A opinião pública foi surpreendida recentemente por um ato atrabiliário contra o grupo Gerdau. O presidente-interino do Cade (Conselho Administrativo da Defesa Econômica) tentou obter da Justiça a intervenção nas empresas do grupo e o afastamento de seus administradores.
Dificilmente o burocrata averiguou se a Justiça encontraria pessoas com capacidade gerencial para substituir os administradores, familiarizar-se rapidamente com a complexidade dos negócios do grupo, liderar milhares de especialistas e operários no Brasil e gerir suas atividades de comércio exterior em dezenas de países.
Sensatez e prudência nem sempre estão disponíveis nessas situações. Contou mais a valentia do burocrata, que posou de zeloso cumpridor das normas. Felizmente para a empresa, seus clientes, fornecedores e empregados, a coisa não teve curso. O presidente efetivo do Cade conseguiu suspender a tempo o desatino.
O episódio pôs novamente em discussão a necessidade ou não do Cade. Muitos defenderam a pura e simples extinção do órgão. Voltaram à baila os receios dos danos que burocratas podem infligir à economia e à sociedade via interpretações estapafúrdias da Lei Antitruste.

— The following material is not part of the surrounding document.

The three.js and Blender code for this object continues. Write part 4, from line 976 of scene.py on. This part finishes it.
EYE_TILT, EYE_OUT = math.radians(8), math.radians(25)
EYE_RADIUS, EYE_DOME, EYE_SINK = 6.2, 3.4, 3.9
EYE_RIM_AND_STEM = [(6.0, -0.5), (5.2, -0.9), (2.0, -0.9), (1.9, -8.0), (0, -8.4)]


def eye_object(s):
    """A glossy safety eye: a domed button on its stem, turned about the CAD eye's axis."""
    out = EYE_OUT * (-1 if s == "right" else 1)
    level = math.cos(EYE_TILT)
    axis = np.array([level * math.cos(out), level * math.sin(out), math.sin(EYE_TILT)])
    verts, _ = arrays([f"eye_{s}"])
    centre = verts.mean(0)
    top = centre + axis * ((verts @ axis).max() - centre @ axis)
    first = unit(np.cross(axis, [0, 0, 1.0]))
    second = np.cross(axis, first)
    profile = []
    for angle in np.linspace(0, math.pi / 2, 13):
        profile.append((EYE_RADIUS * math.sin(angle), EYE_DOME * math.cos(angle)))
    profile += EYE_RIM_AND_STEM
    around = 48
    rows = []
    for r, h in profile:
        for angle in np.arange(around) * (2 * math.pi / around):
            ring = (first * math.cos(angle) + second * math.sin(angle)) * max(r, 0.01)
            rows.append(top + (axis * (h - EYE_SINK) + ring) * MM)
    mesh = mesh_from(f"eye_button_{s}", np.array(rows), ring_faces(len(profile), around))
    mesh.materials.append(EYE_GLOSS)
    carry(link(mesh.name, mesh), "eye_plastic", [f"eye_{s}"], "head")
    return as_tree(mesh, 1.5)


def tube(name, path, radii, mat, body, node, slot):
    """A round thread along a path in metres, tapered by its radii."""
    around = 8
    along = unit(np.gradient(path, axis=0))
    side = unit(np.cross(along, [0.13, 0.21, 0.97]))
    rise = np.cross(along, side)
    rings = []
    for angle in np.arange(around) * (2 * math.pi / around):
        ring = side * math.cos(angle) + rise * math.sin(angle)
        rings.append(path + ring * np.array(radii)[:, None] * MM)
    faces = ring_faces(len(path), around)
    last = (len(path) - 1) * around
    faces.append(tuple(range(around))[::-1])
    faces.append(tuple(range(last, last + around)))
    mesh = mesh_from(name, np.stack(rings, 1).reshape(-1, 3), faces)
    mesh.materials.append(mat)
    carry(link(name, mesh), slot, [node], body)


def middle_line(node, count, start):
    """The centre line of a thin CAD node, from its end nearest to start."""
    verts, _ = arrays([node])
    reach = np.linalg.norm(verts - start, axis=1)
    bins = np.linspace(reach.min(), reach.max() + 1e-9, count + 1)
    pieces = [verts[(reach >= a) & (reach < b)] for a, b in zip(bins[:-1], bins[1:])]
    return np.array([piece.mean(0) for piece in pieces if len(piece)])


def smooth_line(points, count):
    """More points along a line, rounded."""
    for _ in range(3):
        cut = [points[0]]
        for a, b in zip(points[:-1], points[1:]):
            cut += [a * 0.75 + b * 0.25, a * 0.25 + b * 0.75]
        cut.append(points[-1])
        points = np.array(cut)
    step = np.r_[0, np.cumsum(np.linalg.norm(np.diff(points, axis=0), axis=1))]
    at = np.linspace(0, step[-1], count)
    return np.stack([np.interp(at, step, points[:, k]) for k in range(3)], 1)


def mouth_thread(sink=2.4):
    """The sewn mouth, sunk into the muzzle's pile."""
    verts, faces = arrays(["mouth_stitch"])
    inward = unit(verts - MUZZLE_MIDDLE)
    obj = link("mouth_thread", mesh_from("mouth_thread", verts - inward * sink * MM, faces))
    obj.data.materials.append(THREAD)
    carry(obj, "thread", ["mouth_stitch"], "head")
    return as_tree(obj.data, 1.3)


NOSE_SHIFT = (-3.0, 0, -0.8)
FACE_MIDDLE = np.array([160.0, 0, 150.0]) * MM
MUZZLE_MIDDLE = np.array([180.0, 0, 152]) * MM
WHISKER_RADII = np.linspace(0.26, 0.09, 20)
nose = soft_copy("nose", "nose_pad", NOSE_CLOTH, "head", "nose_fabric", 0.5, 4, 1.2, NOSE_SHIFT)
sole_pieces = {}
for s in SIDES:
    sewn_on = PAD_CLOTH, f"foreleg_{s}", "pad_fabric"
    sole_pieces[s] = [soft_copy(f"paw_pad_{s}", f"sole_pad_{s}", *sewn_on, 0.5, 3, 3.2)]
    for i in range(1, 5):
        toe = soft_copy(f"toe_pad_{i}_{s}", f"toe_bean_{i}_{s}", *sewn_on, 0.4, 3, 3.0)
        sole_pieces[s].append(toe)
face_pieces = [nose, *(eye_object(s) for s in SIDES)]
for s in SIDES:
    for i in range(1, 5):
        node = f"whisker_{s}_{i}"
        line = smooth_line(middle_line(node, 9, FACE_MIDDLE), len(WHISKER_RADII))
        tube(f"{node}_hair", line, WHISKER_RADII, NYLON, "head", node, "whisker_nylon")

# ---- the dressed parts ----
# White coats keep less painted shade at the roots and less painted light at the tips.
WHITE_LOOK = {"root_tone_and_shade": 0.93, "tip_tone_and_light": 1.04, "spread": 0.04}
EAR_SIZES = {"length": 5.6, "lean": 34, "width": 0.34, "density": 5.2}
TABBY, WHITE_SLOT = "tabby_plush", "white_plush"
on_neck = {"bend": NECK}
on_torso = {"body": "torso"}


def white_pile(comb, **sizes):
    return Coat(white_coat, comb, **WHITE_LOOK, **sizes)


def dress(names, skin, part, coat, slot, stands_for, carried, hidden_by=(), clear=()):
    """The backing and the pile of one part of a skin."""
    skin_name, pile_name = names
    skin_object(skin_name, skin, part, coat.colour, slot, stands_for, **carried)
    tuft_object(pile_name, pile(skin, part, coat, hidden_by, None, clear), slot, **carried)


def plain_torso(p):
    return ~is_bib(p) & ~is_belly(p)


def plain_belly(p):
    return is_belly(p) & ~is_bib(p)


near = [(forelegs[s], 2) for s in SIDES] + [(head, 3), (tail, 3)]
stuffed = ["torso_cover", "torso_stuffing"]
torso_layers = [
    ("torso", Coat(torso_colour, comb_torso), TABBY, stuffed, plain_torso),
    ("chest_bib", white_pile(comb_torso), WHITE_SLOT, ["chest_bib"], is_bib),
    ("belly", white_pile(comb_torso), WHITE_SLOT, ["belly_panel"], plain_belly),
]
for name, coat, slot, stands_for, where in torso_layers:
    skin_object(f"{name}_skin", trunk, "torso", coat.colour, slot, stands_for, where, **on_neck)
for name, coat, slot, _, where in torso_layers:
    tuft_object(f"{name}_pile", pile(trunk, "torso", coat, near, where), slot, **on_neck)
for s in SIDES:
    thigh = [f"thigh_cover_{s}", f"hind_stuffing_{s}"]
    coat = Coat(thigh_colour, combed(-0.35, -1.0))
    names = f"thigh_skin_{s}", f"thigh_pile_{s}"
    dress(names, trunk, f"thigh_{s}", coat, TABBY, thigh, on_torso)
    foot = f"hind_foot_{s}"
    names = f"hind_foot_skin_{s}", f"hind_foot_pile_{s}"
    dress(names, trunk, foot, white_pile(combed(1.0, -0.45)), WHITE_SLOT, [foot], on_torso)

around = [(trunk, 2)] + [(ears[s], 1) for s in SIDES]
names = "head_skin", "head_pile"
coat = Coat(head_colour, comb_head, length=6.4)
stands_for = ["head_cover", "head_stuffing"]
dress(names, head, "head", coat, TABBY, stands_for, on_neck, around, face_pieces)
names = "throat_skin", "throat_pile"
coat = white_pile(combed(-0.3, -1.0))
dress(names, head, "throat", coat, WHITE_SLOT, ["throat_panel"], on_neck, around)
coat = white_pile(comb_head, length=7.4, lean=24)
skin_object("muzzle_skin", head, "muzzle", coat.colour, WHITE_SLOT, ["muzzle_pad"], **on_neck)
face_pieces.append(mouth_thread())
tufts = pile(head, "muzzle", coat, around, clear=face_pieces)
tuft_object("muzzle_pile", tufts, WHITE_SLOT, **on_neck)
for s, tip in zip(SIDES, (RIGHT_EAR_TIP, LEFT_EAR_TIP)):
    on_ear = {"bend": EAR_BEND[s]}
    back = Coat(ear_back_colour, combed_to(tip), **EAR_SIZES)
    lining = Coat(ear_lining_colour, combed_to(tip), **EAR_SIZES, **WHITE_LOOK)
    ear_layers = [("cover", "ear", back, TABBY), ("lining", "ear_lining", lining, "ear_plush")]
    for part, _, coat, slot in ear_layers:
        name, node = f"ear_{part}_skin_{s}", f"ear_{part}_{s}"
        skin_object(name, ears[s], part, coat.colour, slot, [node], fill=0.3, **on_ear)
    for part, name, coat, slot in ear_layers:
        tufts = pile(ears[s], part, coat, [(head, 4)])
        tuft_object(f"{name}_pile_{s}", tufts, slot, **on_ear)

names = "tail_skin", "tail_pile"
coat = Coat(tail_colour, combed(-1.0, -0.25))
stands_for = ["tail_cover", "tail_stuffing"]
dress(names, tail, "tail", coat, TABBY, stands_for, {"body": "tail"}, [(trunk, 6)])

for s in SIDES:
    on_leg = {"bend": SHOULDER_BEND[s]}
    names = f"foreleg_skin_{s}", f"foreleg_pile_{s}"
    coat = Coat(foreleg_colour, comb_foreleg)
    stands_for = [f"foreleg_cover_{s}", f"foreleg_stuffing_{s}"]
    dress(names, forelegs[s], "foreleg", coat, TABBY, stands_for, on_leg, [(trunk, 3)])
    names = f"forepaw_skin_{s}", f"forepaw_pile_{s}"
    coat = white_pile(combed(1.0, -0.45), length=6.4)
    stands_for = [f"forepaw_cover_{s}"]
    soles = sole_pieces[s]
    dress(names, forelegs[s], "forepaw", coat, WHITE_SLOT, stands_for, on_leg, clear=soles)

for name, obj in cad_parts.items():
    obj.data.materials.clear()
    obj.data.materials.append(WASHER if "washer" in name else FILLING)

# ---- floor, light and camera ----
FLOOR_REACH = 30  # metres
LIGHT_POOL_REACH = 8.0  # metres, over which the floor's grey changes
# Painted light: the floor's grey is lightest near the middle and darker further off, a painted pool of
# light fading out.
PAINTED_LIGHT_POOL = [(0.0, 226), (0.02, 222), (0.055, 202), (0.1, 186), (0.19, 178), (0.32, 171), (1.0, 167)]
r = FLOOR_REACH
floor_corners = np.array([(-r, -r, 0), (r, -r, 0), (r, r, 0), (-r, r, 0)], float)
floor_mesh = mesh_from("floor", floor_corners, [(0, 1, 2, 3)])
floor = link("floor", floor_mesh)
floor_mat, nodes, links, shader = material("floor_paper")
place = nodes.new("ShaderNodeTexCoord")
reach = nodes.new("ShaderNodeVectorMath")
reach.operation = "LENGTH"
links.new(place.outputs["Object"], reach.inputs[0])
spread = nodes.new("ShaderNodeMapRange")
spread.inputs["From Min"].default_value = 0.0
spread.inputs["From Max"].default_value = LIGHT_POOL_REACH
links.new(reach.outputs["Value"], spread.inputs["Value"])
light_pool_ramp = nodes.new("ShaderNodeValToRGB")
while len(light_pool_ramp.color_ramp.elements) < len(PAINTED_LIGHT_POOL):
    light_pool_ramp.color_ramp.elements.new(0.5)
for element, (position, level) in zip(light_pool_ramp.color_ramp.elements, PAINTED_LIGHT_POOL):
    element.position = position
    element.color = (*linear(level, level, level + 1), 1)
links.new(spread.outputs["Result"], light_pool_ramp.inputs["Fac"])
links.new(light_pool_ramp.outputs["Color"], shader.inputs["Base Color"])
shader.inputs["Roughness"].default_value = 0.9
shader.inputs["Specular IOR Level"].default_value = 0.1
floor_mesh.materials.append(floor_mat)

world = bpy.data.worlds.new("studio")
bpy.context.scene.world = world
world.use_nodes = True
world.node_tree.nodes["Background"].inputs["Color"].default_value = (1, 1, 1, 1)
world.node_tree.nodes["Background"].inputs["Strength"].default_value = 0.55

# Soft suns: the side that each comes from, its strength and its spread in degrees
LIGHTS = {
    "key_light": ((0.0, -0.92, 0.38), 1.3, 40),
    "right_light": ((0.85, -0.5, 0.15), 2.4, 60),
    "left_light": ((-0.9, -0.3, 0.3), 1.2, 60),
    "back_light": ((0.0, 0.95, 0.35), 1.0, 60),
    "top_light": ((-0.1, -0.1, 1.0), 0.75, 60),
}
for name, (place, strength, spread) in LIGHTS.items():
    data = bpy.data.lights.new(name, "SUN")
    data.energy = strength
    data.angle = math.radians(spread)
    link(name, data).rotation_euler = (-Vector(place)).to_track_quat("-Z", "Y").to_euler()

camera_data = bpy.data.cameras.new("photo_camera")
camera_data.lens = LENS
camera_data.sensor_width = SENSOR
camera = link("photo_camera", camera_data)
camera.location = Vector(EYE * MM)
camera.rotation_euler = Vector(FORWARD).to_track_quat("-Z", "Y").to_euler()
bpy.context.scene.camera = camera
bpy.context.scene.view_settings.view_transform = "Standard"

A lei, sancionada em junho de 1992, determina (artigo 54) que devem ser submetidos ao Cade os atos "que possam limitar ou de qualquer forma prejudicar a livre concorrência, ou resultar na dominação de mercados relevantes de bens e serviços".

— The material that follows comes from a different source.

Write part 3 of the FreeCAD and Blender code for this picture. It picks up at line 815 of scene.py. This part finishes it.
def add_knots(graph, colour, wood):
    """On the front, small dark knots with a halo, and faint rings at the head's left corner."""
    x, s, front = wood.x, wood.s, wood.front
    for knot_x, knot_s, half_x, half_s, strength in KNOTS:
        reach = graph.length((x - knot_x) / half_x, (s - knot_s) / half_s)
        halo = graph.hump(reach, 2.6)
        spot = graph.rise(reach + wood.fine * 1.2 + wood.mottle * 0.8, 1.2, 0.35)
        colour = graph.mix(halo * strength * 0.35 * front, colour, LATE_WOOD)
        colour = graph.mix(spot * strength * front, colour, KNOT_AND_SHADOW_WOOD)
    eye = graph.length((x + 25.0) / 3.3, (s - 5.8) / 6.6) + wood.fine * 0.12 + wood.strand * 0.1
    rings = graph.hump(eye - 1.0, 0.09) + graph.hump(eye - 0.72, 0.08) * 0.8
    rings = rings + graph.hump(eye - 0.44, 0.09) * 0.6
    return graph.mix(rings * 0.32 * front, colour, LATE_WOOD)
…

Cabe ao Cade, para autorizar o ato, julgar se este propicia aumento da produtividade, melhoria da qualidade e desenvolvimento tecnológico. Deve verificar se a medida beneficia equitativamente participantes e consumidores e se não elimina a concorrência. Exigirá ainda que "sejam observados os limites estritamente necessários para atingir os objetivos visados" (sic).
O campo para a subjetividade é enorme. Depende do que o burocrata entender por concorrência. A empresa ficará, pois, à mercê de julgamentos pessoais e não raro de conhecidos preconceitos contra a iniciativa privada.

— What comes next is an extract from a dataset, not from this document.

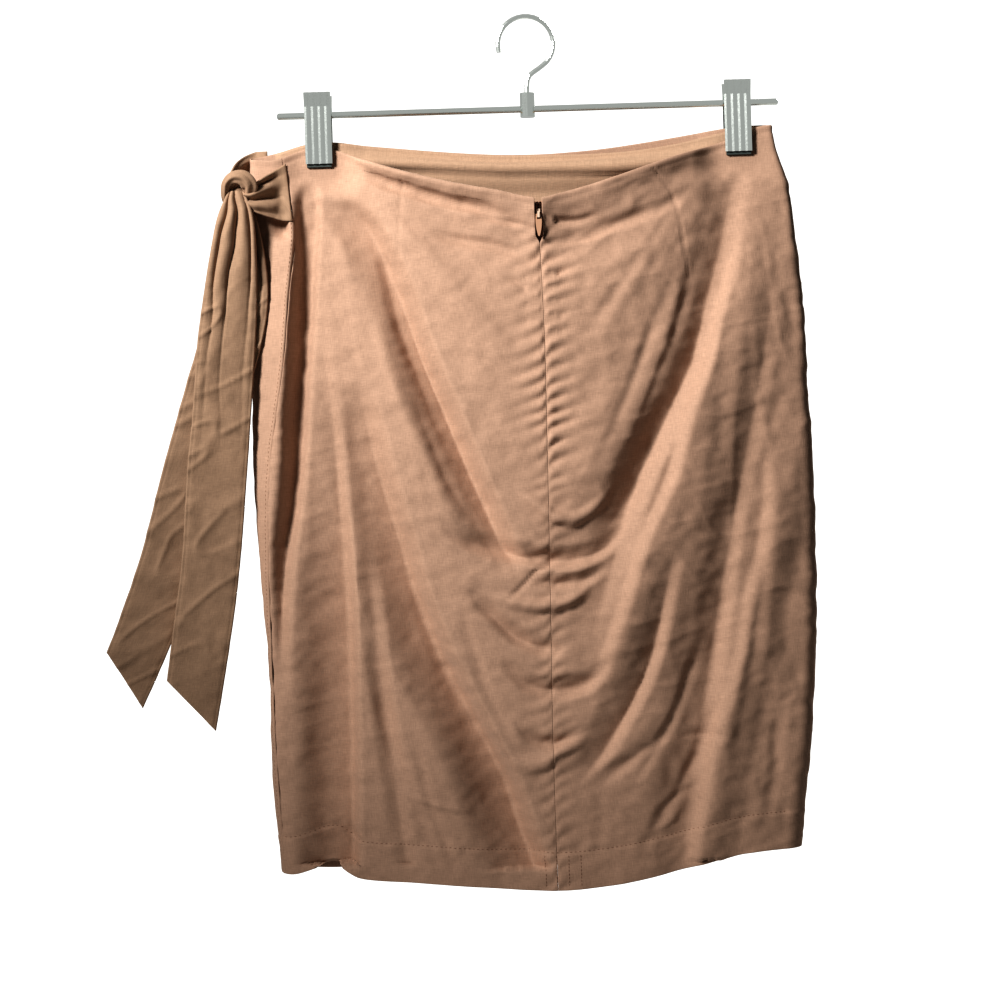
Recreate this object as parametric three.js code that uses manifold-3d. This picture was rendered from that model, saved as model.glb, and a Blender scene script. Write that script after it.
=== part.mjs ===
// A linen wrap skirt that hangs from a two-clip hanger.
// Millimetres, +Z up. The back of the skirt faces -Y, +X is to the right as one looks at that back,
// and the origin is the point of the hook that rests on a rail.
// A level is a height above the waist line that the clips hold, so most levels are negative.

import * as THREE from 'three';
import { mergeVertices } from 'three/addons/utils/BufferGeometryUtils.js';
import Module from 'manifold-3d';

// Driving dimensions
const HOOK_ABOVE_WAIST = 88;
const CLOTH = 1.2;
const SASH_CLOTH = 1.6;
const SEAM_GAP = 0.3;
const HEM_DEPTH = 28;
const FACING_CLOTH = 1.0;
const CLOTH_SHIFT_Y = -0.8;

const CLIP_X = 157;
const CLIP_WIDTH = 20;
const CLIPPED_HALF = 2.2;
const LAYER_GAP = 0.45;
const WRAP_LOOSE = 3.2;
const CLIP_BOTTOM = -17;
const PAD_BOTTOM = -19.3;
const BAR_LEVEL = 20;
const BAR_RADIUS = 2.5;
const BAR_HALF_LENGTH = 188;
const HOOK_RADIUS = 19;
const WIRE_RADIUS = 1.8;

const ZIP_GAP_HALF = 2.1;
const ZIP_GAP_END = -71;
const ZIP_GAP_TAPER = 5;
const ZIP_LENGTH = 180;
const ZIP_TAPE_HALF = 10;
const SLIDER_LEVEL = -64;
const TAB_LENGTH = 16.5;
const TAB_WIDTH = 5;

// Outline of the hanging tube, one row for each section: the two side folds, how round they are,
// and how far the back and the front stand away from the middle plane.
const BODY = [
  { level: 6, left: -209.0, right: 182.0, round: 3.6, back: 33, front: 7 },
  { level: -15, left: -209.3, right: 185.2, round: 4.0, back: 34, front: 8 },
  { level: -45, left: -210.0, right: 194.0, round: 5.2, back: 35, front: 11 },
  { level: -105, left: -211.5, right: 199.2, round: 6.5, back: 38, front: 16 },
  { level: -180, left: -213.0, right: 203.6, round: 8.0, back: 41, front: 20 },
  { level: -250, left: -214.2, right: 205.6, round: 9.5, back: 42, front: 23 },
  { level: -330, left: -210.0, right: 206.0, round: 11.0, back: 42, front: 26 },
  { level: -395, left: -206.4, right: 204.7, round: 12.0, back: 41, front: 28 },
  { level: -450, left: -206.8, right: 199.6, round: 12.5, back: 40, front: 29 },
  { level: -490, left: -206.0, right: 193.5, round: 12.5, back: 39, front: 30 },
  { level: -525, left: -202.4, right: 188.5, round: 12.5, back: 38, front: 30 },
  { level: -566, left: -200.0, right: 184.0, round: 12.5, back: 37, front: 30 },
];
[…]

Durante mais de 30 anos, o Cade foi solenemente ignorado. Ressuscitou depois da nova lei e tem trabalhado mais do que em toda sua existência. É óbvio. Agora, se uma empresa adquirir mais de 20% do mercado, deve passar pelo seu crivo.
A inspiração do Cade é a Lei Sherman (1890) e outras que a ela se seguiram nos EUA. Ali, entretanto, as normas têm raízes na visão de liberdade política da sociedade civil. Nasceram da percepção de que o abuso do poder econômico deveria ser tão temido quanto o do poder político.
A aplicação severa da legislação americana coibiu conluios para dominação de mercados na onda de fusões e aquisições do final do século passado. Vários países a adotaram. Nem mesmo a ultraliberal Margareth Thatcher a dispensou.
Os monopólios e oligopólios são um caso clássico de falha de mercado. Poucos duvidam de que cabe ao Estado evitar que eles impeçam a concorrência, pois isso quebraria a lógica essencial do capitalismo.
O problema, dirão os liberais, é que o Estado pode também falhar nessa ação e produzir efeitos piores. Nos EUA, muitas decisões durante a Grande Depressão tornaram a concorrência mais imperfeita.
Com a globalização, cresceram os argumentos contra a legislação antitruste. Raramente se pode falar em dominação de mercados em economias abertas. Por exemplo, a Michelin tem cerca de 60% do mercado de pneus na França e nem por isso o governo está de olho na redução dessa fatia.
Nos EUA, o ímpeto antitruste reduziu-se muito, sobretudo depois da concorrência das empresas japonesas, cuja força derivava em grande parte da escala que haviam adquirido em sua pátria, onde estiveram a salvo de tão rigorosa legislação. A competição era vista, neste caso, em sua dimensão internacional.
A legislação americana serve mais agora para a enfadonha e interminável rotina dos tribunais. Como assinalou Robert Reich ("The Work of Nations", First Vintage Edition, 1994), a atitude antitruste, antes um movimento político, hoje é apenas uma especialidade jurídica.
Os americanos não estão pedindo que se derrogue a legislação, que ainda se justifica em certas situações. No Brasil, entretanto, a lei precisa ser modificada para reduzir o subjetivismo e a participação de burocratas cuja mente parou de evoluir há décadas. Do contrário, de mancada em mancada, a opinião pública vai apoiar a extinção do Cade.